Every family had stories.
Every Memorial Day actually remembered something.
History wasn’t locked away in museums.
It was sitting across the dinner table.
So naturally, we played Army.
The orange groves around our neighborhood became Europe one afternoon and the South Pacific the next.
We dug foxholes.
We crawled through irrigation ditches.
Invisible walkie-talkies crackled with urgent messages.
Pretend grenades exploded with perfect timing.
Somebody always had the important mission.
Somebody always volunteered.
And somebody always got shot.
If you were the one who got shot, there was an unwritten rule.
You had to die well.
My brother Jerry elevated this to an art form.
He would stagger heroically, clutch an imaginary wound, collapse dramatically onto the ground, and then whisper,
“Come closer…”
The rest of us would kneel beside him.
“What is it?”
He’d struggle for breath.
“There’s… something… I have… to say…”
We leaned in.
“Tell us.”
Another painful breath.
“It’s… very… important…”
Long pause.
Longer pause.
Then, just before delivering what we were sure would be his final words…
He died.
Silence.
We stood respectfully around the fallen hero.
Finally someone would say,
“That was a really good one.”
Jerry would blink.
Stand up.
Brush himself off.
And die all over again.
Probably even better the second time.
Looking back now, I realize those games weren’t really about war.
They were about courage.
Duty.
Sacrifice.
Loyalty.
Winning.
Those were the stories we inherited.
That quiet sentence my father spoke on a dusty hillside was really his own moment of astonishment.
Only ten years.
To him, the war still felt close enough to touch.

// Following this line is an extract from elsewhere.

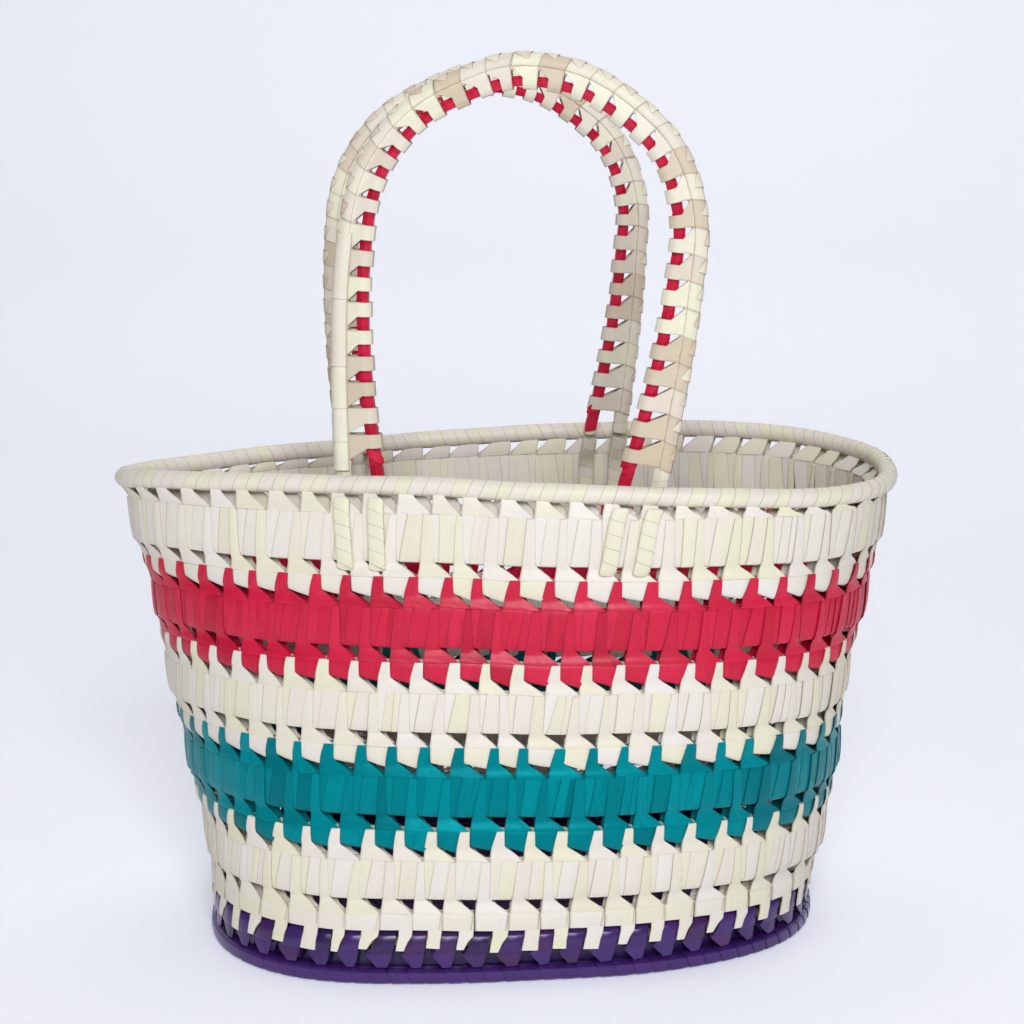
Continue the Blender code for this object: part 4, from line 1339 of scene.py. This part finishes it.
def area_light(name, place, aim, size, power, colour):
    """Soft rectangular lamp."""
    data = bpy.data.lights.new(name, "AREA")
    data.shape = "RECTANGLE"
    data.size, data.size_y = size
    data.energy = power
    data.color = colour
    lamp = new_object(name, data)
    lamp.location = place
    lamp.rotation_euler = (Vector(aim) - Vector(place)).to_track_quat("-Z", "Y").to_euler()


def make_stage():
    """Pale seamless floor and backdrop, soft lamps and a pale world."""
    mesh = bpy.data.meshes.new("backdrop")
    sides = -BACKDROP_HALF_WIDTH, BACKDROP_HALF_WIDTH
    points = [(x, y, z) for y, z in BACKDROP_PROFILE for x in sides]
    faces = [(2 * i, 2 * i + 1, 2 * i + 3, 2 * i + 2) for i in range(len(BACKDROP_PROFILE) - 1)]
    mesh.from_pydata(points, [], faces)
    mesh.shade_smooth()
    backdrop = new_object("backdrop", mesh)
    material = bpy.data.materials.new("backdrop")
    material.use_nodes = True
    tree = material.node_tree
    shader = tree.nodes["Principled BSDF"]
    shader.inputs["Base Color"].default_value = srgb(*BACKDROP_COLOUR)
    shader.inputs["Roughness"].default_value = 0.9
    rays = node(tree, "ShaderNodeLightPath").outputs
    seen = maths(tree, "ADD", rays["Is Camera Ray"], rays["Is Glossy Ray"])
    seen = maths(tree, "ADD", seen, rays["Is Transmission Ray"], clamp=True)
    shader.inputs["Emission Color"].default_value = srgb(*GLOW_COLOUR)
    tree.links.new(maths(tree, "MULTIPLY", seen, BACKDROP_GLOW), shader.inputs["Emission Strength"])
    mesh.materials.append(material)
    for name, settings in LAMPS.items():
        area_light(name, *settings)
    world = bpy.data.worlds.new("world")
    bpy.context.scene.world = world
    world.use_nodes = True
    background = world.node_tree.nodes["Background"].inputs
    background["Color"].default_value = srgb(*WORLD_COLOUR)
    background["Strength"].default_value = WORLD_STRENGTH


bpy.context.scene.view_settings.view_transform = "Standard"
make_camera()
make_stage()
leaf_materials = make_materials()
course_starts = make_wall(leaf_materials)
make_foot(leaf_materials, course_starts)
make_mat(leaf_materials)
make_rim(leaf_materials)
make_handles(leaf_materials)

To me, it simply felt like the world.
I didn’t know I was growing up in the long shadow of history.
None of us did.
We simply accepted that America had done something extraordinary before we were born.
We assumed courage was normal.
We assumed freedom required defending.
We assumed that when the time came, ordinary people would do extraordinary things because that was simply what Americans did.
Children don’t inherit history from textbooks.
They inherit it from the adults around them.
Sometimes all it takes is one quiet sentence on a dusty hillside to last a lifetime.